(begin)
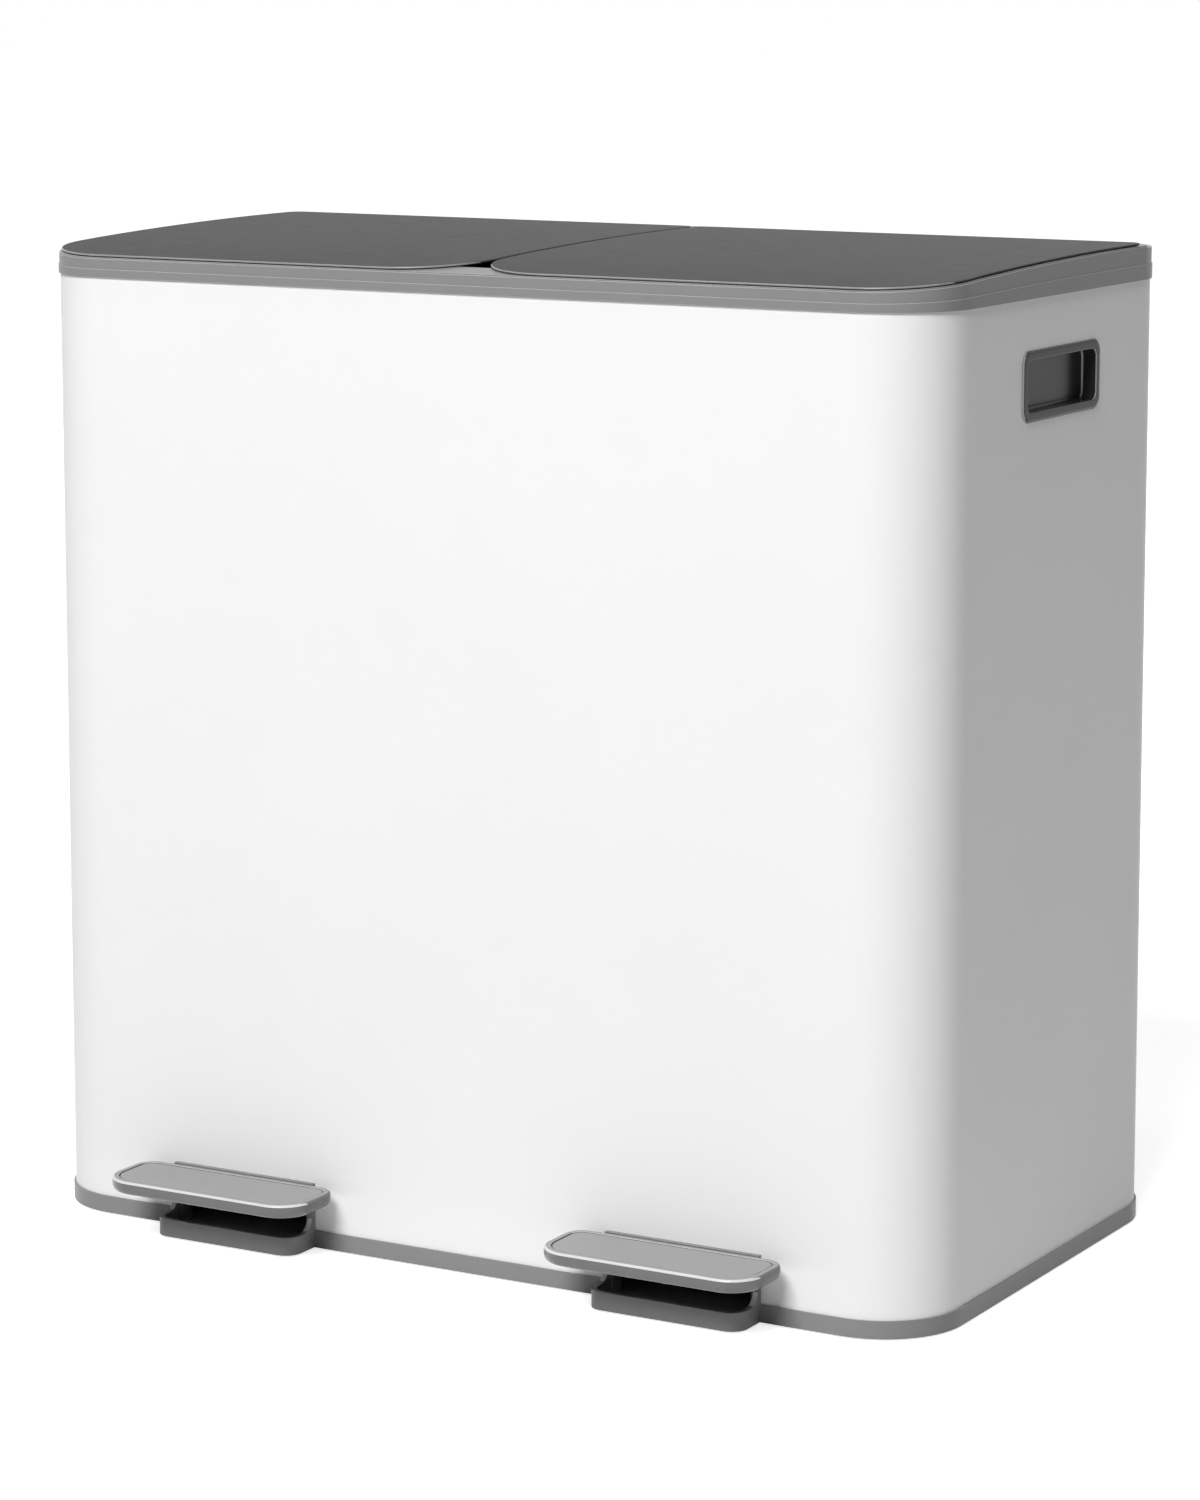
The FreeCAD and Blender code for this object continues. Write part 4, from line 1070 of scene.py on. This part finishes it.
class BIN_OT_buckets(bpy.types.Operator):
    """Lift-out buckets that hang in the mouths"""
    bl_idname = "pedal_bin.buckets"
    bl_label = "Buckets"

    def execute(self, context):
        top = FLANGE_BOTTOM + FLANGE_THICK
        slope = BUCKET_TAPER / (top - BUCKET_BOTTOM)
        middle_x, middle_y = sum(MOUTH_X) / 2, sum(MOUTH_Y) / 2
        long_x, long_y = MOUTH_X[1] - MOUTH_X[0], MOUTH_Y[1] - MOUTH_Y[0]

        def ring(shrink, radius, z):
            shape = (long_x - 2 * shrink, long_y - 2 * shrink, radius)
            return [(middle_x + u, middle_y + v, z) for u, v in rounded_ring(shape, 12)]

        def wall(z, inwards):
            return LEDGE + BUCKET_GAP + slope * (top - z) + inwards

        corner, lip = 0.007, 0.0012
        floor_z = BUCKET_BOTTOM + BUCKET_FLOOR
        rings = [ring(wall(BUCKET_BOTTOM + corner * (1 - math.sin(a)), corner * (1 - math.cos(a))),
                      BUCKET_RADIUS - corner * (1 - math.cos(a)),
                      BUCKET_BOTTOM + corner * (1 - math.sin(a))) for a in quarter(6)[::-1]]
        rings += [ring(wall(FLANGE_BOTTOM, 0.0), BUCKET_RADIUS, FLANGE_BOTTOM)]
        rings += [ring(BUCKET_GAP + lip * (1 - math.cos(a)),
                       MOUTH_RADIUS - BUCKET_GAP - lip * (1 - math.cos(a)),
                       top - lip + lip * math.sin(a)) for a in quarter(4)]
        rings += [ring(wall(top, BUCKET_WALL - lip * (1 - math.sin(a))), BUCKET_RADIUS - BUCKET_WALL,
                       top - lip * (1 - math.cos(a))) for a in quarter(4)]
        rings += [ring(wall(floor_z + corner * (1 - math.sin(a)),
                            BUCKET_WALL + corner * (1 - math.cos(a))),
                       BUCKET_RADIUS - BUCKET_WALL - corner * (1 - math.cos(a)),
                       floor_z + corner * (1 - math.sin(a))) for a in quarter(6)]
        bm = bmesh.new()
        loft(bm, rings)
        piece = smooth(new_piece("bucket_right", bm, bucket_plastic()))
        place_pair(piece, "bucket", "pail_SIDE", "bucket_black")
        return {"FINISHED"}


class BIN_OT_drive(bpy.types.Operator):
    """Levers, rods and guides"""
    bl_idname = "pedal_bin.drive"
    bl_label = "Levers and rods"

    def execute(self, context):
        edge = sizes().steel_edge
        pieces = (("pedal_lever", "pedal_SIDE", "plated_steel", lever_coat, edge),
                  ("push_rod", "rod_SIDE", "plated_steel", zinc_steel, edge),
                  ("axle_bracket", "housing", "plated_steel", zinc_steel, edge),
                  ("rod_guides", "housing", "guide_black", guide_plastic, 2 * edge))
        for side in SIDES:
            for kind, body, slot, finish, width in pieces:
                piece = from_node(f"{kind}_{side}_made", f"{kind}_{side}", finish(), width)
                place(piece, body.replace("SIDE", side), slot, f"{kind}_{side}")
        return {"FINISHED"}


class BIN_OT_pins(bpy.types.Operator):
    """Hinge pins, drive pins and axles"""
    bl_idname = "pedal_bin.pins"
    bl_label = "Pins and axles"

    def execute(self, context):
        bodies = {"hinge_pins": "housing", "drive_pin": "lid_SIDE", "rod_pin": "pedal_SIDE",
                  "lever_axle": "housing", "pedal_screws": "pedal_SIDE"}
        for side in SIDES:
            for kind, body in bodies.items():
                piece = from_node(f"{kind}_{side}_made", f"{kind}_{side}", drawn_steel(), PIN_EDGE,
                                  angle=60.0)
                place(piece, body.replace("SIDE", side), "plated_steel", f"{kind}_{side}")
        return {"FINISHED"}


class BIN_OT_fasteners(bpy.types.Operator):
    """Rivets of the rod guides and screws of the brackets"""
    bl_idname = "pedal_bin.fasteners"
    bl_label = "Rivets and screws"

    def execute(self, context):
        rivets = rivet_tree()
        places = [(side * (DRIVE_X + x), BODY_DEPTH / 2, z) for side in SIDES.values() for x in RIVET_XS
                  for z in RIVET_HEIGHTS]
        piece = rivets.grow("rivets", places, zinc_steel(), Head_radius=0.0034, Head_tall=0.001,
                            Shank_radius=0.0016, Shank_length=0.0041, Turn=(-math.pi / 2, 0.0, 0.0))
        place(smooth(piece), "housing", "plated_steel", "guide_rivets")
        screws = socket_screw_tree()
        for side, sign in SIDES.items():
            places = [(sign * DRIVE_X + x, BRACKET_Y + y, BRACKET_SCREW_Z) for x in BRACKET_SCREW_XS
                      for y in BRACKET_SCREW_YS]
            piece = screws.grow(f"bracket_screws_{side}_made", places, zinc_steel(), Shank_length=0.0043)
            place(smooth(piece), "housing", "plated_steel", f"bracket_screws_{side}")
        return {"FINISHED"}


class BIN_OT_rubber(bpy.types.Operator):
    """Feet, and the buttons that the lids close on"""
    bl_idname = "pedal_bin.rubber"
    bl_label = "Feet and buttons"

    def execute(self, context):
        buttons = button_tree()
        places = [(x, y, FOOT_TALL / 2) for x in FOOT_XS for y in FOOT_YS]
        piece = buttons.grow("feet", places, black_rubber(), Radius=0.012, Tall=FOOT_TALL,
                             Edge=RUBBER_EDGE)
        place(smooth(piece), "housing", "rubber_black", "rubber_feet")
        seat_y, reach = MOUTH_Y[0] - BUTTON_FORWARD, BUTTON_FORWARD / 2
        low, high = BUTTON_LOW, BUTTON_HIGH + crown(seat_y)
        tilt = math.atan2(crown(seat_y + reach) - crown(seat_y - reach), 2 * reach)
        for side, sign in SIDES.items():
            places = [(sign * x, seat_y, (low + high) / 2) for x in BUTTON_XS]
            piece = buttons.grow(f"lid_buttons_{side}", places, black_rubber(), Radius=0.0058,
                                 Tall=high - low - BUTTON_GAP, Edge=RUBBER_EDGE, Turn=(tilt, 0.0, 0.0))
            place(smooth(piece), "housing", "rubber_black", f"lid_bumpers_{side}")
        return {"FINISHED"}


OPERATORS = (BIN_OT_stage, BIN_OT_body_shell, BIN_OT_rim, BIN_OT_base, BIN_OT_lids, BIN_OT_pedals,
             BIN_OT_handle_cups, BIN_OT_buckets, BIN_OT_drive, BIN_OT_pins, BIN_OT_fasteners,
             BIN_OT_rubber)
GROUPS = {"bin_sizes": BinSizes, "bin_finishes": BinFinishes, "bin_stage": BinStage}


class BIN_PT_sidebar(bpy.types.Panel):
    """Sizes, colours and the steps that build the bin"""
    bl_idname = "BIN_PT_sidebar"
    bl_label = "Pedal bin"
    bl_space_type = "VIEW_3D"
    bl_region_type = "UI"
    bl_category = "Pedal bin"

    def draw(self, context):
        layout = self.layout
        for attribute, group in GROUPS.items():
            box = layout.box()
            for name in group.__annotations__:
                box.prop(getattr(context.scene, attribute), name)
        for operator in OPERATORS:
            layout.operator(operator.bl_idname)


def register():
    for group in GROUPS.values():
        bpy.utils.register_class(group)
    for operator in OPERATORS:
        bpy.utils.register_class(operator)
    bpy.utils.register_class(BIN_PT_sidebar)
    for attribute, group in GROUPS.items():
        setattr(bpy.types.Scene, attribute, PointerProperty(type=group))


def unregister():
    for attribute in GROUPS:
        delattr(bpy.types.Scene, attribute)
    bpy.utils.unregister_class(BIN_PT_sidebar)
    for operator in reversed(OPERATORS):
        bpy.utils.unregister_class(operator)
    for group in GROUPS.values():
        bpy.utils.unregister_class(group)


def main():
    register()
    for operator in OPERATORS:
        category, name = operator.bl_idname.split(".")
        getattr(getattr(bpy.ops, category), name)()


if __name__ == "__main__":
    main()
(end)
Task requirements: In this exercise, copy only the lines from the opening line of the material through the line where "return LEDGE +" appears.

Exercise answer:
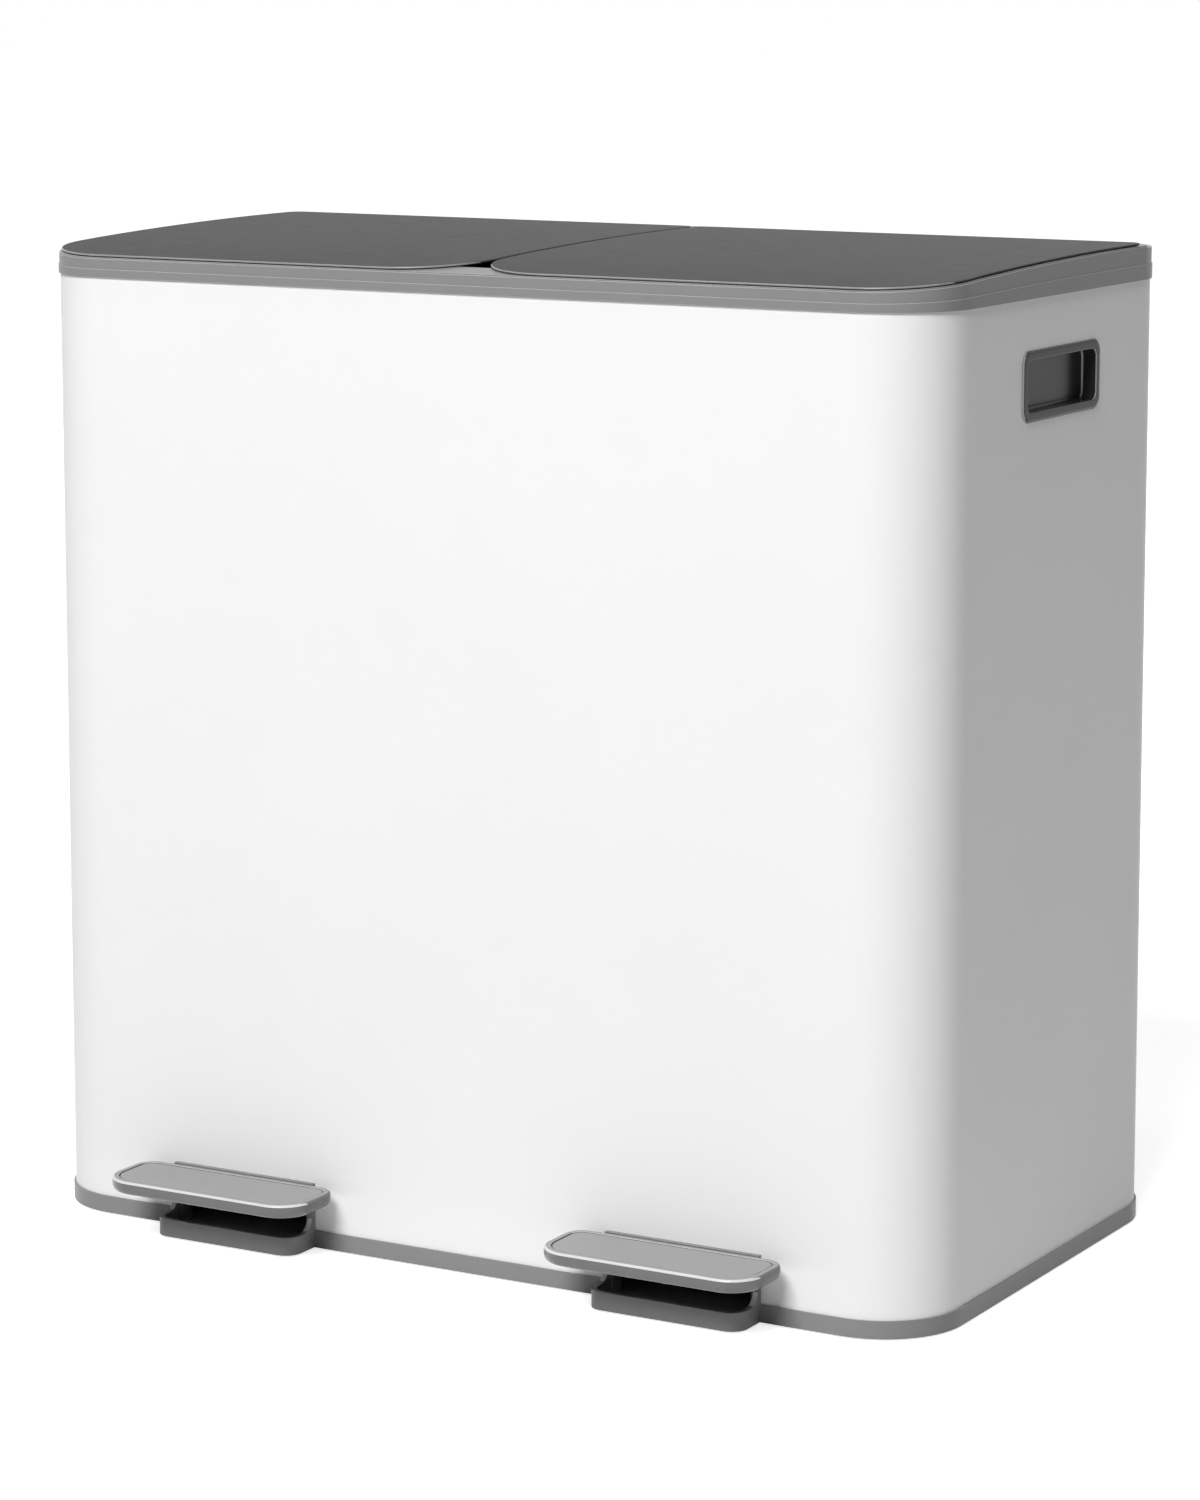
The FreeCAD and Blender code for this object continues. Write part 4, from line 1070 of scene.py on. This part finishes it.
class BIN_OT_buckets(bpy.types.Operator):
    """Lift-out buckets that hang in the mouths"""
    bl_idname = "pedal_bin.buckets"
    bl_label = "Buckets"

    def execute(self, context):
        top = FLANGE_BOTTOM + FLANGE_THICK
        slope = BUCKET_TAPER / (top - BUCKET_BOTTOM)
        middle_x, middle_y = sum(MOUTH_X) / 2, sum(MOUTH_Y) / 2
        long_x, long_y = MOUTH_X[1] - MOUTH_X[0], MOUTH_Y[1] - MOUTH_Y[0]

        def ring(shrink, radius, z):
            shape = (long_x - 2 * shrink, long_y - 2 * shrink, radius)
            return [(middle_x + u, middle_y + v, z) for u, v in rounded_ring(shape, 12)]

        def wall(z, inwards):
            return LEDGE + BUCKET_GAP + slope * (top - z) + inwards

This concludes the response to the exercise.